#### DIRECTIVE
Write the material out again exactly as it stands.

#### INFORMATION SHOWN

------------------------------------

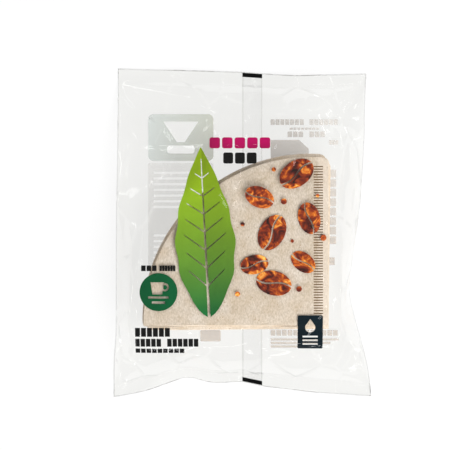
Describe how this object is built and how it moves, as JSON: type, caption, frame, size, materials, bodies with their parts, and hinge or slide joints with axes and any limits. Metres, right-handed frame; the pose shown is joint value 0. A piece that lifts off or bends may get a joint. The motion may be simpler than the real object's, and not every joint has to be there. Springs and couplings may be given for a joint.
{
  "type": "pack of paper coffee filters",
  "caption": "Sealed clear film bag of folded unbleached cone coffee filters with a crimped seam, lying on its back.",
  "frame": {"origin": "on the ground below the middle of the bag, on the plane that the back film and its fin rest on", "axes": "+Y up the printed front towards the bag's top edge, +Z out of the printed front, +X to the right of the front"},
  "size_m": [0.188, 0.2397, 0.032],
  "materials": {
    "film": "gloss",
    "unbleached_paper": "matte",
    "ink_green": "satin",
    "ink_brown": "satin",
    "ink_magenta": "satin",
    "ink_dark_green": "satin",
    "ink_black": "satin",
    "ink_teal": "satin",
    "ink_grey_green": "satin",
    "ink_grey_brown": "satin"
  },
  "bodies": {
    "root": {"film_bag": "film", "top_filter": "unbleached_paper", "filter_stack": "unbleached_paper", "back_filter": "unbleached_paper", "leaf_print": "ink_green", "bean_print": "ink_brown", "title_print": "ink_magenta", "badge_print": "ink_dark_green", "caption_print": "ink_black", "label_print": "ink_teal", "back_panel_print": "ink_grey_green", "back_text_print": "ink_grey_brown", "eye_marks": "ink_black"}
  },
  "joints": []
}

------------------------------------

#### REPLY
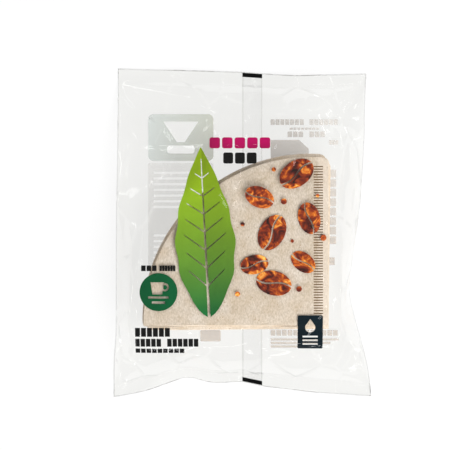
Describe how this object is built and how it moves, as JSON: type, caption, frame, size, materials, bodies with their parts, and hinge or slide joints with axes and any limits. Metres, right-handed frame; the pose shown is joint value 0. A piece that lifts off or bends may get a joint. The motion may be simpler than the real object's, and not every joint has to be there. Springs and couplings may be given for a joint.
{
  "type": "pack of paper coffee filters",
  "caption": "Sealed clear film bag of folded unbleached cone coffee filters with a crimped seam, lying on its back.",
  "frame": {"origin": "on the ground below the middle of the bag, on the plane that the back film and its fin rest on", "axes": "+Y up the printed front towards the bag's top edge, +Z out of the printed front, +X to the right of the front"},
  "size_m": [0.188, 0.2397, 0.032],
  "materials": {
    "film": "gloss",
    "unbleached_paper": "matte",
    "ink_green": "satin",
    "ink_brown": "satin",
    "ink_magenta": "satin",
    "ink_dark_green": "satin",
    "ink_black": "satin",
    "ink_teal": "satin",
    "ink_grey_green": "satin",
    "ink_grey_brown": "satin"
  },
  "bodies": {
    "root": {"film_bag": "film", "top_filter": "unbleached_paper", "filter_stack": "unbleached_paper", "back_filter": "unbleached_paper", "leaf_print": "ink_green", "bean_print": "ink_brown", "title_print": "ink_magenta", "badge_print": "ink_dark_green", "caption_print": "ink_black", "label_print": "ink_teal", "back_panel_print": "ink_grey_green", "back_text_print": "ink_grey_brown", "eye_marks": "ink_black"}
  },
  "joints": []
}